Siyasi Partiler Kanunu’nu ciddiye alacak olursak, şu an Türkiye’de meşru bir siyasi partinin olmadığını söylememiz gerekir.
Bu kanunun 4’üncü maddesine göre siyasi partiler “Atatürk İlke ve İnkılaplarına bağlı olarak çalışırlar.”
Malum olduğu üzere “Atatürk İnkılapları” arasında şapka inkılabı da bulunuyor.
25 Kasım 1925 tarihli ve 671 sayılı “Şapka İktisası Hakkında Kanun”da aynen şöyle buyurulmaktadır: “Türkiye Büyük Millet Meclisi azaları ile idarei umumiye ve hususiye ve mahalliyeye ve bilümum müessesata mensup memurîn ve müstahdemîn (memurlar ve müstahdemler) Türk milletinin iktisa etmiş olduğu şapkayı giymek mecburiyetindedir…”

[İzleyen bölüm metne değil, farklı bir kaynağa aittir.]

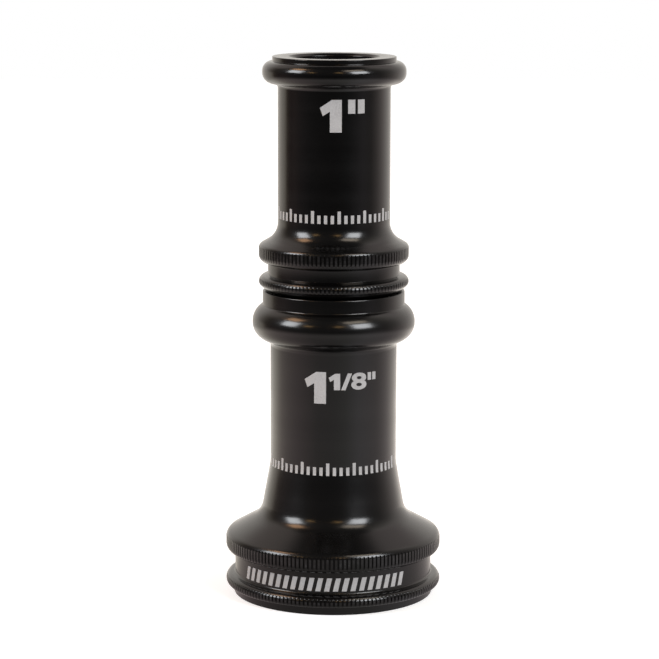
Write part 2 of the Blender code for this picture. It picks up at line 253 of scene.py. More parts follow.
def rounded_corner(before, corner, after, radius):
    """Arc of the given radius that rounds off a corner between two straight lines."""
    arms = []
    for point in (before, after):
        reach = math.dist(point, corner)
        arms.append(((point[0] - corner[0]) / reach, (point[1] - corner[1]) / reach))
    opening = math.acos(arms[0][0] * arms[1][0] + arms[0][1] * arms[1][1])
    back = radius / math.tan(opening / 2)
    middle = ((arms[0][0] + arms[1][0]) / 2, (arms[0][1] + arms[1][1]) / 2)
    scale = radius / math.sin(opening / 2) / math.hypot(*middle)
    centre = (corner[0] + middle[0] * scale, corner[1] + middle[1] * scale)
    start = (corner[0] + arms[0][0] * back, corner[1] + arms[0][1] * back)
    end = (corner[0] + arms[1][0] * back, corner[1] + arms[1][1] * back)
    start_angle = math.atan2(start[1] - centre[1], start[0] - centre[0])
    end_angle = math.atan2(end[1] - centre[1], end[0] - centre[0])
    sweep = math.remainder(end_angle - start_angle, 2 * math.pi)
    return arc(centre[0], centre[1], radius, start_angle, start_angle + sweep)


def divided(outline, longest, lowest, highest):
    """The outline with its long straight steps divided where they lie between two heights."""
    result = [outline[0]]
    for (r0, z0), (r1, z1) in zip(outline, outline[1:]):
        parts = 1
        if lowest <= min(z0, z1) and max(z0, z1) <= highest and abs(r1 - r0) > 0.1 * longest:
            parts = math.ceil(math.dist((r0, z0), (r1, z1)) / longest)
        for part in range(1, parts + 1):
            share = part / parts
            result.append((r0 + (r1 - r0) * share, z0 + (z1 - z0) * share))
    return result


def radius_at(outline, height):
    """Radius of an outline at a height."""
    for (r0, z0), (r1, z1) in zip(outline, outline[1:]):
        if z0 <= height <= z1 and z1 > z0:
            return r0 + (r1 - r0) * (height - z0) / (z1 - z0)
    return outline[-1][0]


def angles_round(teeth, phases):
    """Angles of one row of vertices, in step with the knurl's teeth."""
    return [2 * math.pi * (tooth + phase) / teeth for tooth in range(teeth) for phase in phases]


def circle(bm, radius, height, angles):
    """A row of vertices at one radius and height."""
    return [bm.verts.new((radius * math.cos(a), radius * math.sin(a), height)) for a in angles]


def skin(bm, first, second):
    """Faces between two rows of vertices, one of which may be several times finer."""
    if len(first) > len(second):
        first, second = second, first
    ratio = len(second) // len(first)
    for column, here in enumerate(first):
        after = first[(column + 1) % len(first)]
        rim = [second[(column * ratio + step) % len(second)] for step in range(ratio + 1)]
        if ratio == 1:
            bm.faces.new((here, after, rim[1], rim[0]))
            continue
        bm.faces.new((here, rim[1], rim[0]))
        bm.faces.new((here, after, rim[2], rim[1]))
        bm.faces.new((after, rim[3], rim[2]))


class Turning:
    """A turned body that is built up from outlines, all in step with one ring of knurl teeth."""

    def __init__(self, teeth, crown, depth):
        self.bm = bmesh.new()
        self.wear = self.bm.verts.layers.float.new("wear")
        self.crown = crown
        self.depth = depth
        self.plain = angles_round(teeth, PLAIN_PHASES)
        self.toothed = angles_round(teeth, TOOTH_PHASES)
        self.ends = []

    def row(self, radius, height, share):
        """One row of vertices; on a knurled ring the grooves are cut to a share of their depth."""
        if share is None or radius <= self.crown - self.depth:
            return circle(self.bm, radius, height, self.plain)
        result = []
        for column, angle in enumerate(self.toothed):
            depth = self.depth * share * TOOTH_DEPTHS[column % len(TOOTH_DEPTHS)]
            floor = self.crown - depth
            place = min(radius, floor)
            vert = self.bm.verts.new((place * math.cos(angle), place * math.sin(angle), height))
            vert[self.wear] = 1.0 if place > self.crown - 0.05 * self.depth else 0.0
            result.append(vert)
        return result

    def turn(self, outline, knurled=()):
        """Add a surface turned from an outline of (radius, height).

        The grooves of a knurled ring run out just below its highest point.
        """
        rows = []
        for radius, height in outline:
            share = None
            for lowest, highest in knurled:
                if lowest <= height <= highest:
                    share = min(1.0, (highest - height) / KNURL_RUNOUT)
            rows.append(self.row(radius, height, share))
        for first, second in zip(rows, rows[1:]):
            skin(self.bm, first, second)
        self.ends.append((rows[0], rows[-1]))

    def thread(self, groove, ridge, foot, turns, pitch, crest_flat, downwards=False):
        """Add a cylinder of radius `groove` with a helical ridge."""
        ends = threaded(self.bm, self.plain, groove, ridge, foot, turns, pitch, crest_flat)
        self.ends.append(ends[::-1] if downwards else ends)

    def closed(self):
        """Join every outline's end to the start of the next, all the way round."""
        for (_, end), (start, _) in zip(self.ends, self.ends[1:] + self.ends[:1]):
            skin(self.bm, end, start)
        bmesh.ops.recalc_face_normals(self.bm, faces=self.bm.faces)
        return self.bm


def flank_run(groove, ridge):
    """Axial length of one thread flank."""
    return abs(ridge - groove) * math.tan(FLANK_ANGLE)


def ridge_middle(groove, ridge, crest_flat):
    """Height of a ridge's middle above the point where its first flank starts."""
    return flank_run(groove, ridge) + crest_flat / 2


def fan(bm, apex, rim):
    """Triangles from one vertex to each step along a line of vertices."""
    for first, second in zip(rim, rim[1:]):
        bm.faces.new((apex, first, second))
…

Bu kanuna muhalefetin iki aydan altı aya kadar hapis ile cezalandırılmasını öngören düzenleme 2014’te tarihin çöp kutusuna atıldı, fakat Türkiye Cumhuriyeti Anayasası’nın 174’üncü maddesi “İnkılap Kanunlarının Korunması”nı emrettiği için 671 sayılı şapka kanununa dokunulamıyor.
Artık yaptırım gücünün olmaması o inkılabın bir “Atatürk İnkılabı” olduğu gerçeğini değiştirmediğine göre, “Atatürk İlke ve İnkılaplarına bağlı olarak çalışmak” şartıyla kuruluşlarına izin verilen siyasi partilerin şapka kanununa (da) bağlı olarak çalışmaları şarttır.
Bu işin şakası yok.
Uğrunda nice kelleler alınan bir inkılaptan bahsediyoruz.
Peki siz şapka inkılabına bağlı olarak çalışan bir siyasi parti biliyor musunuz?
“Tek Adam” ve “İkinci Adam” devirlerindeki CHP’den beri hiç görülmüş mü öyle bir parti?
***
Cumhurbaşkanı ve milletvekilleri, göreve başlarken, Türkiye Cumhuriyeti Anayasası’nın ilgili maddeleri uyarınca “Atatürk İlke ve İnkılaplarına bağlı kalacağıma namusum ve şerefim üzerine ant içerim” diye yemin ederler.